----- Data in this exercise
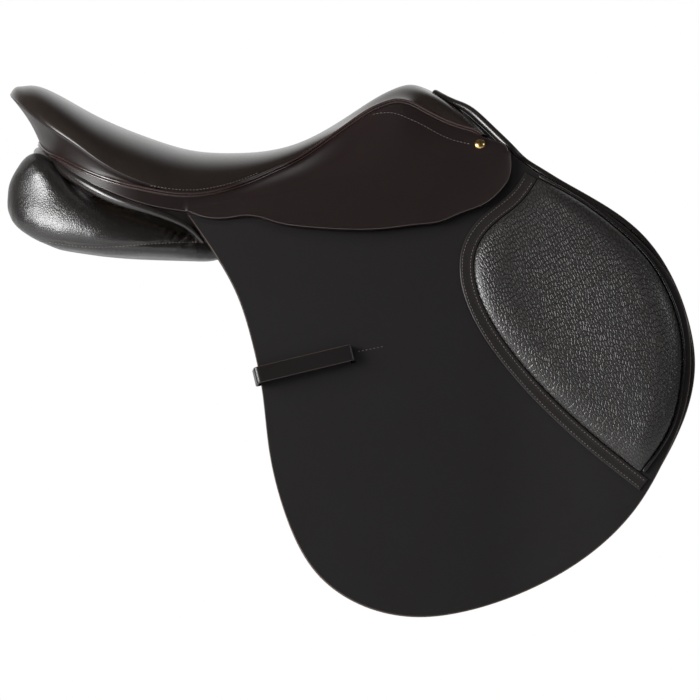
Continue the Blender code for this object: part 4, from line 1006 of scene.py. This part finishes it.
def stitch_tree():
    """Geometry nodes that lay one stitch at each step along a line, square to the surface."""
    made, given = node_group("stitch_row", "GeometryNodeTree",
                             (("Line", "Geometry", None), ("Pitch", "Float", 0.0033),
                              ("Length", "Float", 0.0021),
                              ("Thread", "Float", 0.00065), ("Look", "Material", None)),
                             (("Stitches", "Geometry"),))
    curve = add(made, "GeometryNodeMeshToCurve", {"Mesh": given["Line"]})
    spaced = add(made, "GeometryNodeResampleCurve", {"Curve": curve.outputs[0], "Length": given["Pitch"]},
                 mode="LENGTH")
    ball = add(made, "GeometryNodeMeshUVSphere", {"Segments": 8, "Rings": 5, "Radius": 0.5})
    size = add(made, "ShaderNodeCombineXYZ", {0: given["Length"], 1: given["Thread"], 2: given["Thread"]})
    stitch = add(made, "GeometryNodeTransform", {"Geometry": ball.outputs[0], "Scale": size.outputs[0]})
    smooth = add(made, "GeometryNodeSetShadeSmooth", {"Geometry": stitch.outputs[0]})
    along = add(made, "GeometryNodeInputTangent")
    first = add(made, "FunctionNodeAlignRotationToVector", {"Vector": along.outputs[0]}, axis="X")
    out = add(made, "GeometryNodeInputNamedAttribute", {"Name": "out"}, data_type="FLOAT_VECTOR")
    turn = add(made, "FunctionNodeAlignRotationToVector",
               {"Rotation": first.outputs[0], "Vector": out.outputs[0]}, axis="Z", pivot_axis="X")
    laid = add(made, "GeometryNodeInstanceOnPoints", {"Points": spaced.outputs[0],
                                                      "Instance": smooth.outputs[0],
                                                      "Rotation": turn.outputs[0]})
    real = add(made, "GeometryNodeRealizeInstances", {"Geometry": laid.outputs[0]})
    dressed = add(made, "GeometryNodeSetMaterial", {"Geometry": real.outputs[0], "Material": given["Look"]})
    add(made, "NodeGroupOutput", {"Stitches": dressed.outputs[0]})
    return made


STITCH_TREE = stitch_tree()


def stitch_rows(name, lines, body, sink=0.00012):
    """Rows of stitches along lines of (points, ways out), in metres, as one piece on a body."""
    places, ways, edges = [], [], []
    for points, outward in lines:
        first = len(places)
        places += [tuple(p + n * sink) for p, n in zip(points, outward)]
        ways += [tuple(n) for n in outward]
        edges += [(k, k + 1) for k in range(first, len(places) - 1)]
    mesh = bpy.data.meshes.new(name)
    mesh.from_pydata(places, edges, [])
    mesh.attributes.new("out", "FLOAT_VECTOR", "POINT").data.foreach_set("vector", np.array(ways).ravel())
    piece = in_scene(name, mesh)
    rule = piece.modifiers.new("stitches", "NODES")
    rule.node_group = STITCH_TREE
    sockets = {item.name: item.identifier for item in STITCH_TREE.interface.items_tree
               if item.in_out == "INPUT"}
    rule[sockets["Look"]] = thread
    made = finished(piece, name)
    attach(made, body)
    return made


def laid_on(surface, places, side):
    """Points in the side view laid on a surface, with the ways out there, in metres."""
    points, ways = [], []
    for x, z in places:
        hit, normal, _, _ = surface.ray_cast(Vector((x * MM, side * 1.0, z * MM)), Vector((0, -side, 0)))
        if hit is not None:
            points.append(np.array(hit))
            ways.append(np.array(normal))
    return points, ways


seat_surface = surface_of(seat)
x = np.linspace(-92, 20, 90)
seat_line = np.stack([x, welt_line(x) + 2.6], axis=-1)
stitch_rows("seat_stitches", [laid_on(seat_surface, seat_line, side) for name, side in SIDES], "saddle")
for name, side in SIDES:
    band_surface = surface_of(bpy.data.objects[f"insert_band_hide_{name}"])
    t = np.linspace(0.02, 0.985, 200)
    ahead = unit(insert_rear(1.0) - insert_rear(0.97))
    rows = []
    for w in (3.2, 10.8):
        line = beside(insert_rear, t, -w)
        line = np.concatenate([line, line[-1] + ahead * np.array((4, 8, 12))[:, None]])
        rows.append(laid_on(band_surface, line, side))
    stitch_rows(f"band_stitches_{name}", rows, f"flap_{name}")

# Keepers: narrow straps through a slot in each flap and round its rear edge, with their ends glued
# and sewn behind it, to hold the free end of the stirrup leather.
KEEPER_LEATHER = 2.2
KEEPER_ROOM = 7.2
KEEPER_TAIL = 26.0
KEEPER_WRAP = 1.2
STRAP_PLAY = 1.4
FLAP_IN = -FLAP_LEATHER
TAIL_OUT = FLAP_IN - GAP
keeper_hide = hide("keeper_hide", (0.0062, 0.0048, 0.0046), (0.0090, 0.0068, 0.0065), 0.36, 0.0008, 0.35,
                   0.1,
                   raw=(0.06, 0.038, 0.032), raw_width=0.0006)


def rounded(path, radius):
    """A path with its corners rounded."""
    path = [np.array(p, float) for p in path]
    found = [path[0]]
    for before, corner, after in zip(path, path[1:], path[2:]):
        first, last = before - corner, after - corner
        cut = min(radius, np.linalg.norm(first) * 0.5, np.linalg.norm(last) * 0.5)
        first, last = corner + unit(first) * cut, corner + unit(last) * cut
        found += [first * (1 - t)**2 + corner * 2 * t * (1 - t) + last * t * t
                  for t in np.linspace(0, 1, 5)]
    return np.array(found + [path[-1]])


def filled(path, step):
    """A path with points no further apart than a step."""
    found = [path[0]]
    for a, b in zip(path, path[1:]):
        count = max(1, int(np.ceil(np.linalg.norm(b - a) / step)))
        found += [a + (b - a) * k / count for k in range(1, count + 1)]
    return np.array(found)


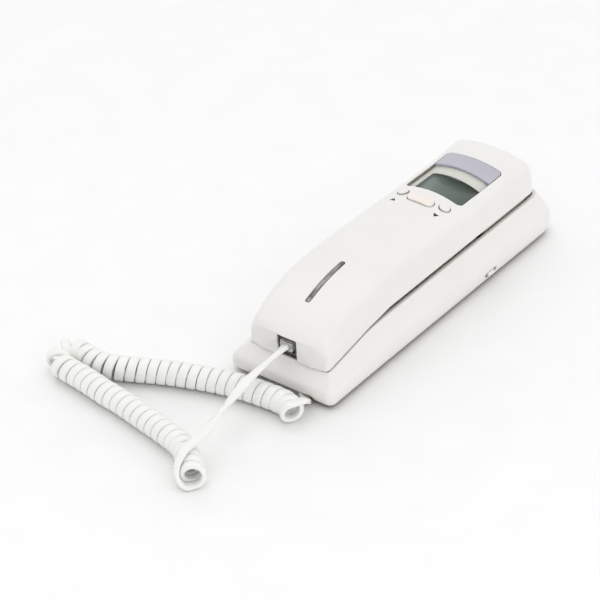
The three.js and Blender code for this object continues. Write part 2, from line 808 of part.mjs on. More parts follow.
function buildCord() {
  const cord = new THREE.Group();
  cord.add(piece('handset_plug', modularPlug(0, -101.5, handsetJackZ - 1.7, 5), clear));
  cord.add(piece('base_plug', modularPlug(cordJackX, -95.3, 3.8, 4.4), clear));
  cord.add(piece('cord_lead', tube(smooth(leadPoints), leadRadius, 8, 14), white));
  cord.add(piece('coil_near', coilStretch(0, nearEnd), white));
  cord.add(piece('coil_bend', coilStretch(nearEnd + splitGap, bendEnd), white));
  cord.add(piece('coil_far', coilStretch(bendEnd + splitGap, 1), white));
  cord.add(piece('cord_tail', tube(smooth(tailPoints), leadRadius, 8, 8), white));
  return cord;
}

const phone = new THREE.Group();
phone.add(buildBase(), buildHandset(), buildCord());

export default phone;
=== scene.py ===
"""Looks of a slimline corded telephone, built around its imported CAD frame.

Lengths are in millimetres until a mesh is made, and metres after that. +Z is up, -Y is the
cord end, +Y the ear end.
"""

import json
import math

import bmesh
import bpy
import numpy as np
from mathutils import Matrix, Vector


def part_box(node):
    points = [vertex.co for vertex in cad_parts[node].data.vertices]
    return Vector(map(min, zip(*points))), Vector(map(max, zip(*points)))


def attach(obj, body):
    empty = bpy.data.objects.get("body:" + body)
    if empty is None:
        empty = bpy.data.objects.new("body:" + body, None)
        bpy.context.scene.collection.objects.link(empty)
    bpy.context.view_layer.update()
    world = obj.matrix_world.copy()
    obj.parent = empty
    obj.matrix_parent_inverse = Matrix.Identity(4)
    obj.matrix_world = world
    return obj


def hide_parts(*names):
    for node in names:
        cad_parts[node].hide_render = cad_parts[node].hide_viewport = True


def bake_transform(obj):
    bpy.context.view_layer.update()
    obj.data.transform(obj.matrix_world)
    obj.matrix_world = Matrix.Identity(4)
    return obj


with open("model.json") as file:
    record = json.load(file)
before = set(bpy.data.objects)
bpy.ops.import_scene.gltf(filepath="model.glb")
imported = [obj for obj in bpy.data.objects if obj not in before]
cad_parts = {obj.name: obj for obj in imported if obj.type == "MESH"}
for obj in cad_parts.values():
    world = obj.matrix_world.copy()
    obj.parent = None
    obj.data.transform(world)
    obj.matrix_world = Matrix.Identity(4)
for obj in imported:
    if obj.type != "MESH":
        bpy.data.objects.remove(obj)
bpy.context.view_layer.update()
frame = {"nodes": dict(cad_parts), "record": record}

MM = 0.001
nodes = frame["nodes"]


# ------------------------------------------------------------------ sizes from the frame

def extent(node):
    """Lowest and highest corner of a CAD node, in millimetres."""
    low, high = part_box(node)
    return np.array(low) / MM, np.array(high) / MM


base_low, base_high = extent("cradle_shell")
back_high = extent("back_shell")[1]
band_low, band_high = extent("display_band")
window_low, window_high = extent("display_window")
lamp_low, lamp_high = extent("lamp_lens")
set_low, set_high = extent("set_key")
up_low, up_high = extent("up_key")
down_low, down_high = extent("down_key")
knob_low, knob_high = extent("ringer_knob")
hook_low, hook_high = extent("hook_plunger")

GAP = 0.3
WALL = 2.2
BASE_HALF_WIDTH = base_high[0]
BASE_HALF_LENGTH = base_high[1]
BASE_BOTTOM = base_low[2]
RIM_HIGH = base_high[2]
RIM_LOW = 17.0
RIM_BEVEL = 7.6
FRONT_CORNER = 5.0
REAR_CORNER = 13.5
HANDSET_HALF_WIDTH = 25.0
HANDSET_FRONT = -99.3
HANDSET_BOW = 2.5
HANDSET_REAR = back_high[1]
HANDSET_EDGE = 27.5
EAR_ROUND = 14.0
FRONT_ROUND = 4.0
EDGE_BREAK = 0.25           # the moulded lower edge of the handset is broken by this much
FACE_HALF_WIDTH = 22.3
BULGE_LEVEL = 14.5
WELL_CLEAR = 0.6
MIDDLE_FLOOR = 19.0
COIL_RADIUS = 6.8

# Display: how far below the back's surface each layer starts and ends.
WINDOW_DEPTHS = (0.1, 1.6)
BORDER_DEPTHS = (1.8, 2.3)
PANEL_CORNER = 2.2
# The border's opening: how much smaller than the glass, and how far it is set to one side.
BORDER_LAP = (1.2, 2.4)
BORDER_SHIFT = (2, -2.7)
KEY_STANDS_PROUD = 0.9


# ------------------------------------------------------------------ camera, light and floor

def add_camera():
    """A long lens, looking down on the phone from its front right."""
    data = bpy.data.cameras.new("camera")
    data.lens = 249.06
    data.sensor_width = 36
    data.clip_end = 20
    camera = bpy.data.objects.new("camera", data)
    camera.location = (1.0251, -1.5045, 1.2557)
    camera.rotation_euler = (math.radians(90 - 34.66), 0, math.radians(35.91))
    bpy.context.scene.collection.objects.link(camera)
    bpy.context.scene.camera = camera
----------
### What you are asked to do
Make a list of all lines in the data that contain "frame".

### Output for this task
"""Looks of a slimline corded telephone, built around its imported CAD frame.
frame = {"nodes": dict(cad_parts), "record": record}
nodes = frame["nodes"]
# ------------------------------------------------------------------ sizes from the frame